Jauh lebih efektif ya bersih-bersih ke dalam dulu. Misalnya, test urin, test darah, apalagi test rambut. Hukum pidana dan pecat bukan sekadar basa-basi. Toh apa yang terjadi dengan Jenderal Teddy Minahasa masyarakat juga pada paham.
Ketiga, penegakan hukum dengan tegas. Sering malah mendapatkan keringanan hukuman, hukuman mati sudah tidak lagi terdengar gaungnya. Padahal daya rusaknya sudah sangat massif. Memangnya yang rusak bisa disetikeri dahinya dan sehat lagi?
Keempat, taat azas, bahwa narkoba itu kejahatan luar biasa, penangannya ya luar biasa, bukan biasa-biasa saja.
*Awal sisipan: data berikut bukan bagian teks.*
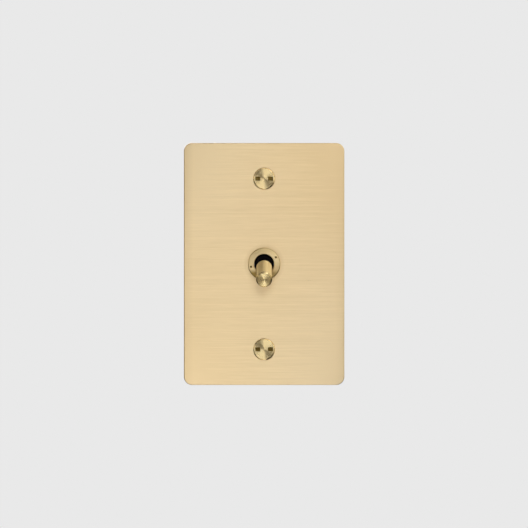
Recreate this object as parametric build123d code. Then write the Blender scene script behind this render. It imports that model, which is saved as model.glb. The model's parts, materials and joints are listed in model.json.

Hukuman maksimal bagi pelaku, terutama jika itu penegak hukum. Selama ini malah diringankan karena mampu membayar ke mana-mana.
Perilaku demikian tidak akan membuat keadaan lebih baik. Yang ada malah mereka tidak pernah takut, wong bisa membayar dan masih bisa mengendalikan dari balik jeruji besi.
Pelaku yang berulang, jangan beri ampun. Daya rusaknya makin menggila, malah mengulang dan tidak kena jera. Hukumannya dimaksimalkan sekalian. Jangan malah jadi ATM.
Kelima. Omong kosong HAM, wong mereka juga merampas HAM anak-anak baik-baik demi uang. Tanpa paradigma demikian tidak akan pernah ada efek jera. Jangan sok moralis dan pembela HAM, namun abai HAM korban dan keluarganya.
Keenam, berani tidak polisi yang berkaitan dengan narkoba melaporkan kekayaannya dengan gamblang dan terus terang? Jangan sampai malah mereka bermain dalam perdagangan perusak ini. Lepaskan paradigma praduga tak bersalah, namun di balik menjadi praduga bersalah, karena sangat mungkin mereka malah duri dalam daging.
Pun dengan penegak hukum yang lainnya. Jangan-jangan ada aliran uang dari sindikasi model narkoba ini.
Kapan ada perbaikan jika tidak ada niatan baik. Jangan hanya jalan di tempat.